Cutting Edge of the Islamic Revolution

Fri, Sep 16, 1994


The Washington Post / By Amy E. Schwartz / Newspaper clipping of the article (PDF)

Taslima Nasrin may not be “the female Salman Rushdie,” but the two besieged Muslim-born writers have more in common than the obvious (either could be killed at any moment by bounty hunters) or the quirky (each, for some reason, has written a novel called “Shame”). They also share considerable abilities to predict the near future. In Nasrin’s case, the future turned out to be Cairo.

Rushdie wrote about Muslim immigrants in Europe and the struggle between doubt and faith and was probably the least surprised person in Europe when anti-foreigner violence hit the headlines. Like him, Nasrin has hold of a subject, women’s status under Islam, where already raging debates have been stubbornly obscured from view by the tendency of commentators to see everything as a fight between adherents of a “religious” and adherents of a “secular” approach to life. This approach, of course, shortchanges the work of increasing numbers of serious folk who wish neither to reject their religion, the tradition and the moral rigor it stands for, nor to accept harsh limits on women as an inevitable part of the package.

Nasrin by all accounts fell squarely into this gap between secular and religious discourse when, as a doctor, she witnessed gruesome female health problems and spoke out against the family law codes drawn from the sharia, or Islamic law, that made them possible. Mullahs in Bangladesh instantly declared the criticism a heretical attack on the Koran itself and announced a death sentence, sending Nasrin into hiding and eventually to Sweden. Lost in the dispute over whether she’d been misquoted, though, was the question of whether there’s in fact a distinction between Koranic doctrine and the enormous forest of regulations on women that have grown up over centuries. It’s this relationship between established, supposedly orthodox practice and actual doctrine that’s been increasingly challenged by reformist scholars. (The most dramatic is probably female genital mutilation, which is described as Islamic by many of its practitioners but is now generally agreed even by traditionalists to have no basis in Islamic law.)

It’s unclear whether Nasrin is enough of a religious scholar to navigate this contested terrain. But plenty of other women in the Muslim world now can — and do. One surprise benefit of the Cairo contretemps was the international spotlight it threw on people, mostly women, engaged in that exact part of the argument — in particular the parallel battle within Catholicism.
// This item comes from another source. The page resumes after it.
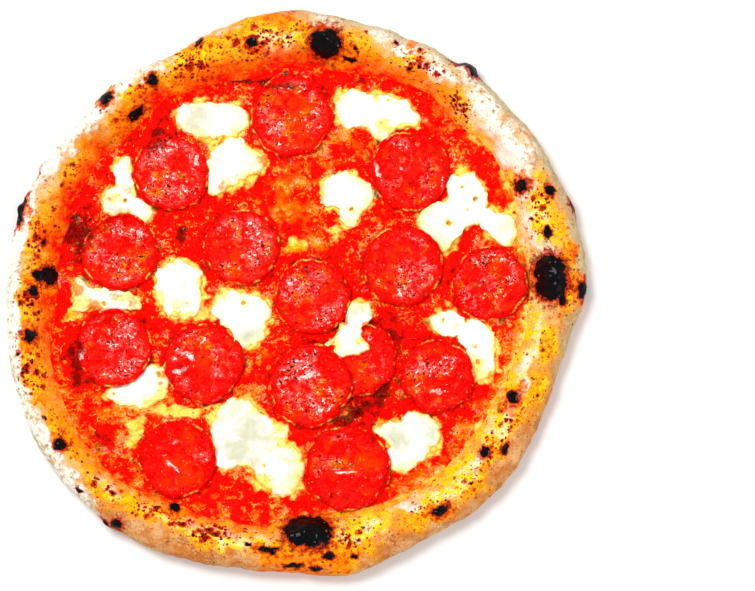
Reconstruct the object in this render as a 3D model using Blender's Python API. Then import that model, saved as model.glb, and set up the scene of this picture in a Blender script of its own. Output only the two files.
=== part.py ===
"""A whole round pizza: a puffed, blistered dough rim around a thin base, tomato sauce, melted
mozzarella patches and round salami slices.

Metres, +Z up. The origin is at the centre of the flat underside, +Y is the top of the pizza as
seen from above. Lengths in the tables and in the functions below are millimetres, until a body
is made. Angles in the tables are degrees anticlockwise from +X."""

import math

import bmesh
import bpy
import numpy as np
from mathutils import Matrix, Vector, noise
from mathutils.bvhtree import BVHTree

MM = 0.001

# Gap between touching bodies
GAP = 0.35

# Dough outline, base and rim, with values at equal steps of angle round the pizza
BASE_THICKNESS = 3.2
RIM_REACH = (160, 160, 158.5, 156.5, 155.5, 155, 154, 153.5, 154, 156, 154.5, 151,
             149, 154, 153.5, 155.5, 159, 159.5, 160, 161, 163.5, 165, 165, 164,
             161.5, 158, 155, 154.5, 159, 154.5, 154, 156, 155.5, 153, 151.5, 153.5)
SAUCE_REACH = (128.5, 128.5, 133.5, 129, 130, 125.5, 124, 122.5, 127, 127, 132, 131.5,
               132, 138.5, 141, 143, 133, 132, 124, 124, 128, 126.5, 126, 127.5)
RIM_HEIGHT = (18.5, 19, 20, 20.5, 19, 17.5, 17, 17.5, 18, 18.5, 18, 17.5,
              17.5, 18, 18, 17.5, 18, 19, 18.5, 18, 18, 17.5, 17.5, 18)
CREST_SHARE = 0.45
BELLY_SHARE = 0.42
FOOT_INSET = 6.5
SLOPE_RUN_OUT = 6.0

# Dough blisters as (x, y, radius, height)
BLISTERS = (
    (18, 136, 8.5, 3.6),
    (29, 134.5, 6.5, 1.8),
    (140, 10.5, 9.5, 3.6),
    (141.5, 1, 9, 3.2),
    (3.5, -131.5, 9, 3.8),
    (12, -132.5, 9.5, 3.6),
    (-138, 8.5, 6.5, 2.0),
    (-78.5, 116, 4, 1.2),
    (-104, 106.5, 5, 1.2),
    (95, 121, 8, 4.5),
    (125, 57, 4.5, 1.6),
    (144, 54, 4, 1.0),
    (121, 73, 17, 1.6),
    (80, 116, 11, 1.2),
    (-151.5, 45, 6, 2.0),
    (-142, 70, 5, 2.0),
    (-128, -85, 5, 1.2),
    (-14, -142, 5, 1.0),
    (19.5, -145, 4, 0.9),
    (105, -89, 5, 1.2),
    (80, -121, 5.5, 1.2),
    (120, -59, 5.5, 1.2),
    (-66, -119, 5, 1.2),
    (-97, -127, 5, 1.2),
    (64, -107, 5.5, 1.4),
)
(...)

One long-active group that got a lot more attention than usual last week was Catholics for a Free Choice, which sponsored a news conference at the National Press Club attacking the Vatican’s position and asserting that it, not they, had “gone astray from the Gospel message of Jesus” by refusing to help alleviate female suffering.
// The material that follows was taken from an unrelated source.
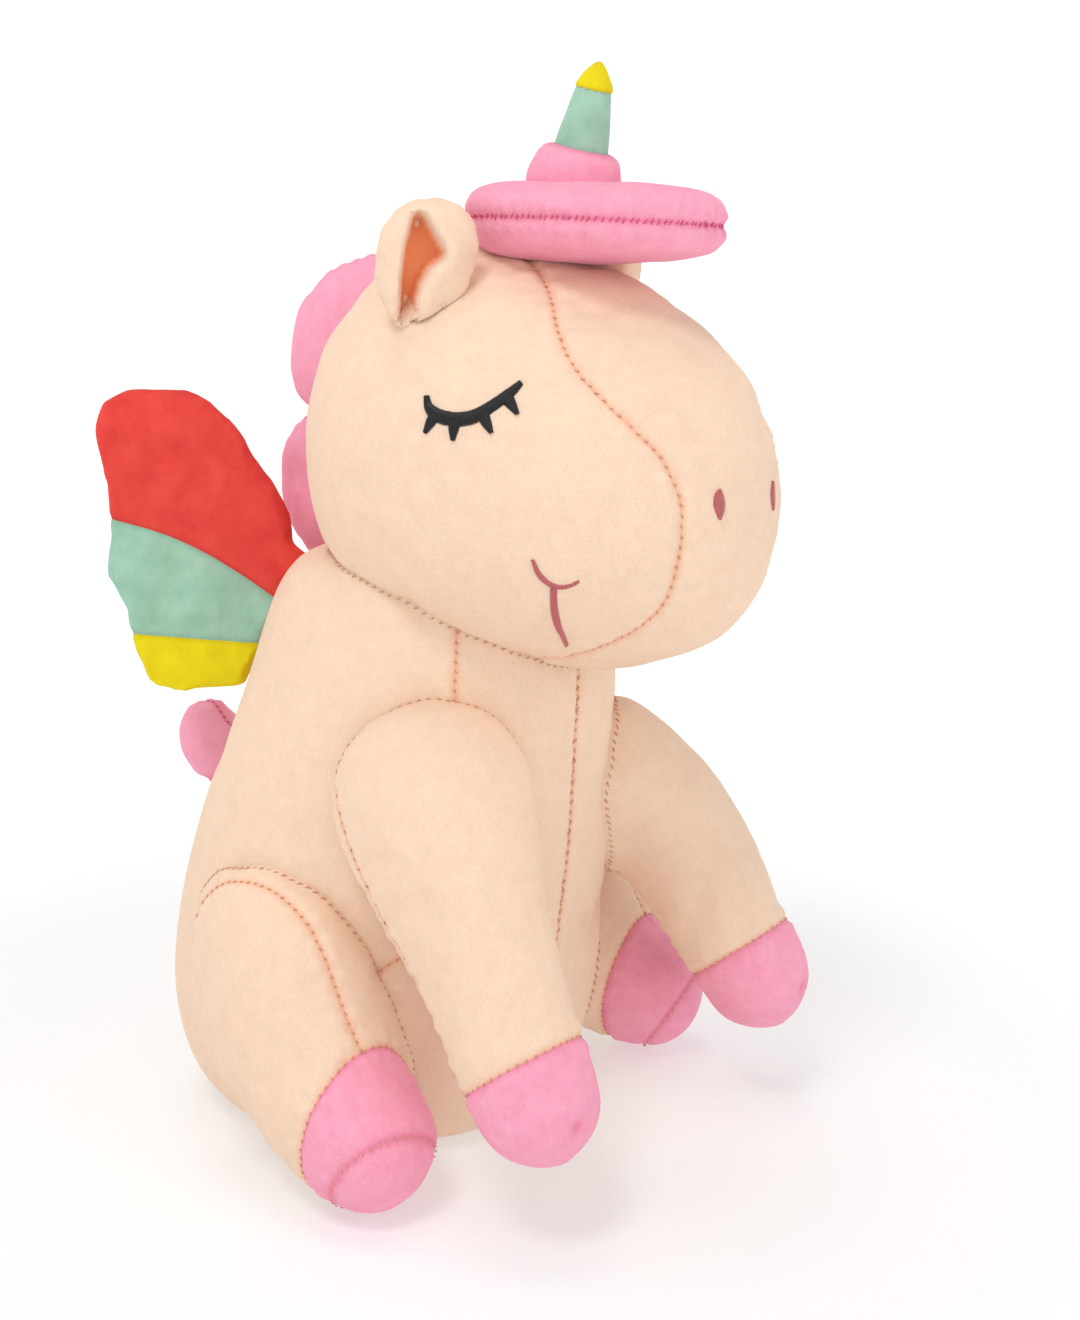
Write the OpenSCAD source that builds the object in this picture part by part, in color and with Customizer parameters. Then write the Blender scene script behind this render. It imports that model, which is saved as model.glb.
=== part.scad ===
// Seated plush unicorn, in millimetres.
// +Z is up, the face looks along -Y and the toy's own right side is -X.
// The origin is the centre of the flat seat that the toy rests on.

/* [Fabric and clearances] */
// Thickness of the velour covers
cover_t = 1.5; // [1:0.1:2.5]
// Clearance between pieces that move past each other
gap = 0.6; // [0.4:0.1:1.2]
// Facets around the torso and the head
body_sides = 24; // [20:4:32]
// Facets around the arms, legs and smaller soft pieces
limb_sides = 16; // [16:4:24]

/* [Torso] */
// Height of the stuffed torso, whose top is inside the head
torso_h = 160; // [150:1:165]
// Half of the torso's greatest width
torso_half_w = 66; // [60:1:70]
// Half of the torso's greatest depth
torso_half_d = 64; // [58:1:68]
// Radius of the flat seat panel
seat_r = 44; // [38:1:46]

/* [Head] */
// Half of the head's greatest width
head_half_w = 57; // [52:1:60]
// Half of the head's greatest height
head_half_h = 58; // [54:1:61]
// Half of the width of the centre panel at the crown
gusset_crown = 12; // [8:1:16]
// Half of the width of the centre panel at the muzzle
gusset_muzzle = 27; // [20:1:32]

/* [Limbs] */
// Share of the arm's full girth
arm_girth = 1; // [0.85:0.01:1.05]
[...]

Another indirect Cairo beneficiary was a small women’s human rights organization called the Sisterhood Is Global Institute, which just happened to have scheduled a two day conference at American University that weekend on “Religion, Culture, and Women’s Human Rights in the Muslim World.” The event didn’t end up being entirely about Cairo, or about Nasrin either, but both were frequently and passionately invoked by a group that ranged from secular to head-scarved — and was about triple its projected size.
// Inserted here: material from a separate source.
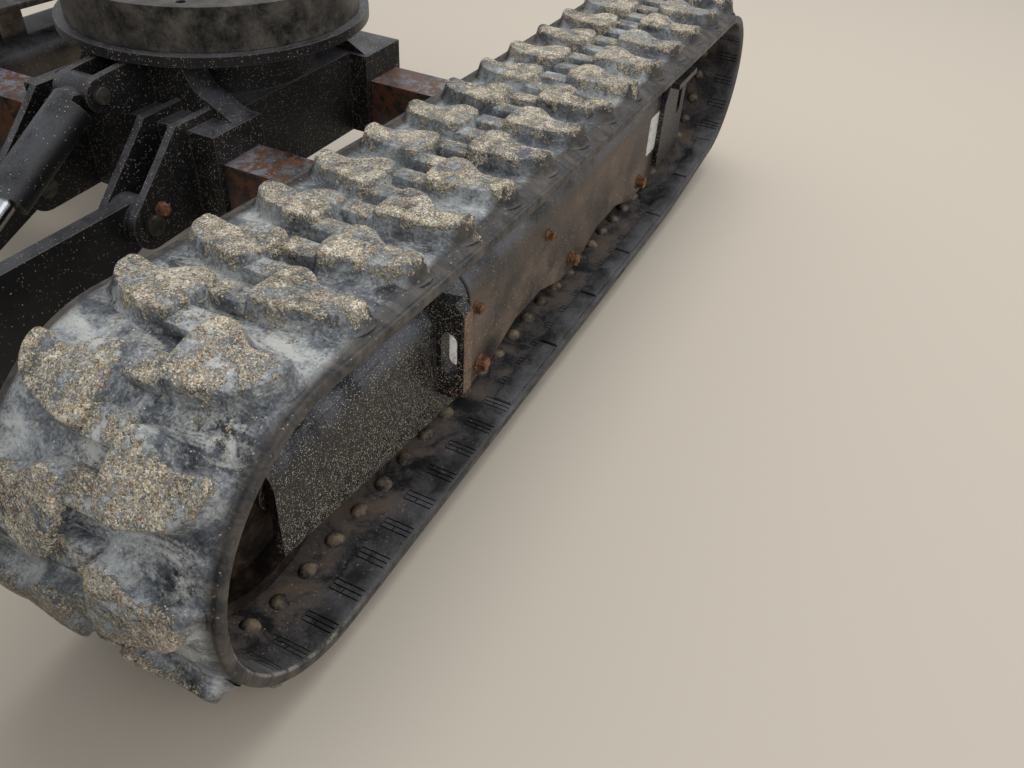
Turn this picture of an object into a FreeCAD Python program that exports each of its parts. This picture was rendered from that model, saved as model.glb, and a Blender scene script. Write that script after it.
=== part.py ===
import FreeCAD, Part
import math
import os
import Sketcher
from FreeCAD import Placement, Rotation, Vector

# The undercarriage of a small excavator: two rubber belts on side frames that slide in and out
# on square beams, the centre frame between them with its slewing ring, and the dozer blade.
# X points forwards, to the blade, Y to the left and Z up. The ground is at Z = 0.

# Every size, in millimetres or as a plain count, with what it measures.
SIZES = [
    ("link_count", 68, "links in one belt"),
    ("link_pitch", 52.5, "length of a link along the belt's steel cords"),
    ("belt_width", 280, "across one belt"),
    ("belt_thickness", 20, "rubber from the inner face to the foot of the lugs"),
    ("cord_depth", 8, "from the belt's inner face to its steel cords"),
    ("lug_height", 25, "lug from the belt's outer face to its tip"),
    ("lug_heel_front", 49, "lug's heel by the belt's middle, ahead of the lug's own middle"),
    ("lug_heel_rear", 47, "lug's heel behind the lug's own middle"),
    ("lug_heel_end", 53, "from the belt's middle to the end of the heel"),
    ("lug_waist", 31, "lug behind its own middle where heel and bar meet"),
    ("lug_waist_end", 76, "from the belt's middle to that place"),
    ("lug_bar_front", 20, "lug's bar by the belt's edge, ahead of the lug's own middle"),
    ("lug_bar_rear", 32, "lug's bar behind the lug's own middle"),
    ("lug_middle_gap", 5, "from the belt's middle to a lug"),
    ("lug_edge_gap", 10, "from a lug to the belt's edge"),
    ("lug_top_share", 0.84, "lug's tip as a share of its foot"),
    ("lug_root_depth", 12, "how far a lug's solid starts below the belt's face, to meet the bent links"),
    ("top_sag", 10, "sag of the belt's upper run"),
    ("belt_gap", 0.5, "between the belt and what it runs on"),
    ("idler_radius", 157.5, "idler over its rim"),
    ("idler_width", 84, "idler's rim, which runs between the guide lugs"),
    ("idler_rim", 22, "thickness of the rim"),
    ("idler_bevel", 6, "bevel along the rim's two edges"),
    ("idler_web", 24, "thickness of the disc between hub and rim"),
    ("idler_hub_radius", 46, "idler's hub"),
    ("idler_axle_radius", 16, "idler's axle"),
    ("sprocket_width", 26, "sprocket, which runs between the guide lugs"),
    ("yoke_gap", 3, "between the idler and its yoke"),
    ("yoke_thickness", 13, "yoke's two arms"),
    ("yoke_height", 46, "height of the yoke's arms"),
    ("yoke_block", 22, "block that joins the yoke's arms"),
    ("sprocket_teeth", 16, "teeth of the sprocket"),
    ("sprocket_height", 200, "sprocket's axis above the ground"),
    ("sprocket_tooth_depth", 17, "depth of a tooth gap"),
    ("sprocket_gap_length", 26, "tooth gap at its mouth"),
    ("hub_radius", 76, "final drive that carries the sprocket"),
    ("hub_reach", 54, "final drive's cover, outwards from the belt's middle"),
    ("hub_bevel", 12, "length of the slope round that cover"),
    ("hub_bevel_drop", 18, "drop of the slope round that cover"),
    ("motor_radius", 50, "travel motor"),
    ("motor_reach", 126, "travel motor's end, inwards from the belt's middle"),
    ("motor_flange_radius", 88, "travel motor's mounting flange"),
    ("motor_flange", 14, "thickness of that flange"),
    ("motor_spigot_radius", 62, "motor's spigot through its mounting plate"),
    ("fit_gap", 0.3, "round a piece that is seated in another of its own group"),
    ("plate_radius", 96, "rounded end of the motor's mounting plate"),
    ("plate_inset", 34, "from the belt's middle to that plate"),
    ("roller_radius", 48, "bottom roller over its treads"),
    ("roller_width", 84, "bottom roller over its two treads, between the guide lugs"),
    ("roller_groove_radius", 34, "bottom roller between its treads"),
    ("roller_groove", 28, "width between a roller's treads"),
    ("roller_collar_radius", 24, "collars beside its treads"),
    ("roller_axle_radius", 14, "bottom roller's axle"),
    ("roller_gap", 1.5, "between a bottom roller and the belt"),
    ("roller_side_gap", 4, "between a roller's collar and the skirt beside it"),
    ("roller_spacing", 320, "from one bottom roller to the next"),
    ("first_roller_back", 410, "from the idler's axis to the first bottom roller"),
    ("roller_count", 3, "bottom rollers on one side"),
    ("rear_bend_radius", 300, "bend of the belt where it leaves the ground"),
    ("top_roller_radius", 24, "roller under the upper run"),
    ("top_roller_width", 44, "width of that roller"),
    ("top_roller_lug", 9, "thickness of the two lugs that hold it"),
    ("top_roller_gap", 2, "from that roller up to the belt"),
    ("top_roller_side_gap", 1, "between that roller and its lugs"),
    ("frame_width", 150, "across one side frame"),
    ("frame_top", 258, "top of the side frame above the ground"),
    ("frame_floor", 150, "underside of the side frame's closed box"),
    ("frame_edge_radius", 38, "rounded upper edges of the side frame"),
    ("skirt_thickness", 10, "side plates below and ahead of the box"),
    ("skirt_low", 70, "skirt's lower edge at a roller"),
    ("skirt_arch", 97, "skirt's lower edge between rollers"),
    ("foot_length", 70, "length of the skirt's foot at a roller"),
    ("foot_slope", 80, "length of the slope beside a foot"),
    ("nose_reach", 18, "side plates ahead of the idler's axis"),
    ("nose_low", 127, "their lower front corner above the ground"),
    ("idler_bay", 186, "from the idler's axis back to the closed box"),
    ("sprocket_bay", 130, "from the sprocket's axis forwards to the box"),
    ("bracket_back", 290, "from the idler's axis back to the tie-down bracket"),
    ("bracket_thickness", 20, "tie-down bracket"),
    ("bracket_reach", 42, "tie-down bracket, outwards from the frame"),
    ("bracket_low", 127, "tie-down bracket's lower edge"),
    ("bracket_high", 274, "tie-down bracket's upper edge"),
    ("bracket_corner", 14, "its cut-off corners"),
    ("bracket_slope", 6, "drop of its upper edge at the frame"),
    ("bracket_over", 12, "how far it laps over the frame's rounded edge"),
    ("eye_width", 22, "width of the tie-down eyes"),
    ("eye_height", 62, "height of the tie-down eyes"),
    ("eye_middle", 197, "middle of the tie-down eyes above the ground"),
    ("guard_thickness", 10, "rear guard plate"),
    ("guard_overlap", 56, "rear guard plate along the frame's box"),
    ("guard_length", 124, "length of the rear guard plate"),
    ("guard_low", 90, "rear guard plate's lower edge"),
    ("guard_flange", 26, "width of its upper flange"),
    ("guard_corner", 20, "its cut-off upper corner, along the frame"),
    ("guard_eye_inset", 34, "from its rear edge to the middle of its eye"),
    ("guard_eye_lift", 10, "its eye above the bracket's eye"),
    ("track_offset", 540, "from the middle of the machine to a belt's middle, set wide"),
    ("gauge_travel", 110, "how far each side frame slides in"),
    ("beam_size", 80, "square beam"),
    ("beam_height", 235, "beam's middle above the ground"),
    ("beam_spacing", 380, "from the front beam to the rear one"),
    ("beam_end_gap", 6, "from the middle of the machine to a beam's end, set narrow"),
    ("beam_play", 0.1, "between a beam and its sleeve"),
    ("sleeve_wall", 12, "wall of the sleeves"),
    ("sleeve_rise", 33, "height of the boxed top of the sleeves"),
    ("sleeve_half", 185, "half the length of a sleeve"),
    ("leg_foot", 178, "half the width of the sloping legs at the sleeves"),
    ("leg_knee", 112, "half their width at the knee"),
    ("leg_knee_rise", 34, "their knee above the sleeves"),
    ("leg_top", 86, "half their width under the deck"),
    ("leg_thickness", 44, "these legs along the machine"),
    ("drum_radius", 148, "drum between the sleeves and the deck"),
    ("core_half_width", 150, "half the width of the centre frame between the sleeves"),
    ("core_corner", 60, "cut-off corners at the foot of the centre frame"),
    ("deck_height", 395, "underside of the round deck"),
    ("deck_thickness", 15, "round deck"),
    ("deck_radius", 240, "round deck"),
    ("core_bore_radius", 128, "opening through the centre frame"),
    ("swivel_bar", 90, "bar across that opening"),
    ("swivel_bar_thickness", 12, "the same bar"),
    ("swivel_bar_gap", 2, "from the bar's ends to the frame's outer face"),
    ("swivel_radius", 52, "rotary oil joint"),
    ("swivel_foot_radius", 70, "its foot"),
    ("swivel_foot", 16, "thickness of its foot"),
    ("swivel_top", 440, "top of the rotary oil joint above the ground"),
    ("swivel_neck", 60, "length of its thinner upper part"),
    ("swivel_step", 8, "step down to that part"),
    ("ring_teeth", 48, "teeth inside the slewing ring"),
    ("ring_tip_radius", 143, "slewing ring over its teeth"),
    ("ring_root_radius", 152, "slewing ring at the foot of its teeth"),
    ("ring_race_radius", 178, "slewing ring where its two races meet"),
    ("ring_play", 0.4, "between the two races"),
    ("ring_outer_radius", 225, "slewing ring's outer race"),
    ("ring_inner_height", 52, "height of the inner race"),
    ("ring_outer_height", 62, "height of the outer race"),
    ("ring_lift", 0.6, "from the deck to the outer race"),
    ("ring_bolt_circle", 402, "diameter of the circle of bolts"),
    ("ring_bolt_count", 12, "bolt holes"),
    ("ring_bolt_radius", 7, "radius of a bolt hole"),
    ("ring_bolt_depth", 40, "depth of a bolt hole"),
    ("pivot_forward", 337, "blade's pivot ahead of the slewing axis"),
    ("pivot_drop", 20, "blade's pivot below the level of the beams"),
    ("arm_offset", 105, "from the middle of the machine to a blade arm"),
    ("arm_thickness", 25, "blade arm"),
    ("boss_width", 44, "blade arm at its pivot"),
    ("arm_play", 0.5, "on each side of this boss between its ears"),
    ("ear_thickness", 12, "ears at the blade's pivot"),
    ("ear_radius", 36, "rounded end of these ears"),
    ("ear_reach", 46, "ears ahead of the sleeve at its top"),
    ("ear_over", 14, "ears above the top of the sleeve"),
    ("ear_slope", 24, "cut-off upper corner of the ears"),
    ("ear_back", 10, "from the back of the sleeve to the ears' rear end"),
    ("boss_radius", 34, "blade arm's end at the pivot"),
    ("pivot_pin_radius", 15, "blade's pivot pins"),
    ("pin_play", 0.1, "round a pin"),
    ("pin_head", 6, "pin beyond the ear on each side"),
    ("blade_gap", 155, "from the belts' front to the blade's back"),
    ("blade_width", 1120, "blade without its extensions"),
    ("blade_wing", 120, "each extension"),
    ("blade_top", 305, "blade's upper edge above the ground"),
    ("blade_low", 20, "lower edge of the curved plate above the ground"),
    ("blade_flat_top", 96, "top of the flat strip that carries the cutting edge"),
    ("blade_plate", 9, "thickness of the curved plate"),
    ("blade_dish", 42, "how far the plate curves back"),
    ("blade_depth", 84, "from the blade's back to its upper lip"),
    ("edge_thickness", 14, "cutting edge"),
    ("edge_clearance", 3, "cutting edge above the ground"),
    ("edge_top", 90, "top of the cutting edge above the ground"),
    ("edge_bevel", 8, "bevel along the cutting edge's top"),
    ("beam_back_low", 40, "foot of the blade's back beam"),
    ("beam_back_high", 118, "top of that beam"),
    ("arm_low", 60, "arm's lower edge at the blade"),
    ("arm_belly", 104, "arm's lower edge below the cross tube"),
    ("arm_knee", 290, "from the pivot to the knee in the arm's upper edge"),
    ("arm_high", 196, "arm's upper edge at the blade"),
    ("arm_toe_drop", 6, "arm's toe below the top of the back beam"),
    ("cross_forward", 560, "cross tube ahead of the slewing axis"),
    ("cross_height", 140, "middle of the cross tube above the ground"),
    ("cross_size", 60, "cross tube"),
    ("eye_rise", 60, "blade cylinder's front pin above the middle of the cross tube"),
    ("base_forward", 285, "blade cylinder's rear pin ahead of the slewing axis"),
    ("base_drop", 33, "blade cylinder's rear pin below the underside of the deck"),
    ("base_lug_depth", 70, "height of the root of the lugs that hold the rear pin"),
    ("cylinder_radius", 30, "blade cylinder"),
    ("cylinder_length", 192, "from the rear pin to the end of the cylinder"),
    ("cylinder_bore_start", 66, "from the rear pin to the bottom of its bore"),
    ("cylinder_bevel", 8, "bevel at the cylinder's rear end"),
    ("rod_radius", 15, "blade cylinder's rod"),
    ("rod_play", 0.08, "round a rod"),
    ("rod_length", 172, "from the front pin to the rod's end"),
    ("eye_radius", 24, "eyes at both ends of the cylinder"),
    ("eye_thickness", 38, "width of these eyes"),
    ("cylinder_pin_radius", 12, "pins of the cylinder"),
    ("lug_side_gap", 1, "beside an eye between its lugs"),
    ("lug_thickness", 12, "lugs that hold the cylinder's pins"),
    ("rod_eye_play", 2, "round the front pin in the rod's eye"),
    ("spread_gap", 6.9, "between the gauge cylinder and the centre frame above it"),
    ("spread_radius", 30, "gauge cylinder"),
    ("spread_rod_radius", 16, "gauge cylinder's rod"),
    ("spread_length", 385, "gauge cylinder from the side frame"),
    ("spread_bore", 345, "depth of its bore"),
    ("spread_engaged", 60, "rod inside the cylinder, set wide"),
    ("spread_foot", 84, "foot plates of the gauge cylinder"),
    ("spread_foot_thickness", 12, "the same plates"),
    ("spread_foot_rise", 45, "these plates along the side frame's box"),
    ("cut_over", 1, "how far a cut starts outside the piece"),
]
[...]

The conference bristled with Muslim women who in recent years have gone back to the texts — the Koran, the sayings of the prophet, the historical accretion of commentaries and law codes — the better to argue for rights with conservative clergymen on their own ground. The first serious work in this line came from the Moroccan sociologist Fatima Mernissi, a prolific writer who got her PhD from Brandeis and now teaches at Mohammed V University in Rabat.

Mernissi, who came to Washington to speak at the conference and also to sign her well received novel/memoir, “Dreams of Trespass,” spearheads a working group of scholars (both male and female) that seeks to dig out and revive the parts of the Islamic tradition and Islamic jurisprudence that have served to advance, not limit, the rights of women. This material is scattered through the annals of law and commentary but is hardly known except to Muslim clerics steeped in the texts and sources — who have mostly been averse to citing it. Mernissi laid much of the groundwork for this effort in a 1987 book, awkwardly titled in English “The Veil and the Male Elite,” which has been banned in Morocco but is moving briskly in English, French and a variety of official and pirated Arabic editions.

Mernissi’s group is now trying to distribute a series of “dictionaries” of Koranic citations for those who want to argue chapter and verse with religious politicians on issues like education for girls, veiling and purdah (the custom of keeping women indoors from puberty till death).

For a practical description of the strategy, another conference participant offered war stories. Toujan Faisal, Jordan’s only female member of parliament, told a group of guests how, in her first election campaign, she was visited at home by three bearded fundamentalist clerics who cursed her and threatened physical intimidation if she didn’t withdraw.

“I shouted at them,” Faisal says with her politician’s laugh, “that if they were true Muslims they would know that the penalty for defaming a decent women was 80 lashed. I told them I would see them whipped — in hell. No, I can’t say it actually persuaded them. But they were so surprised that they hesitated, which gave someone time to go fetch one of my male relatives, who threw them out of the house.”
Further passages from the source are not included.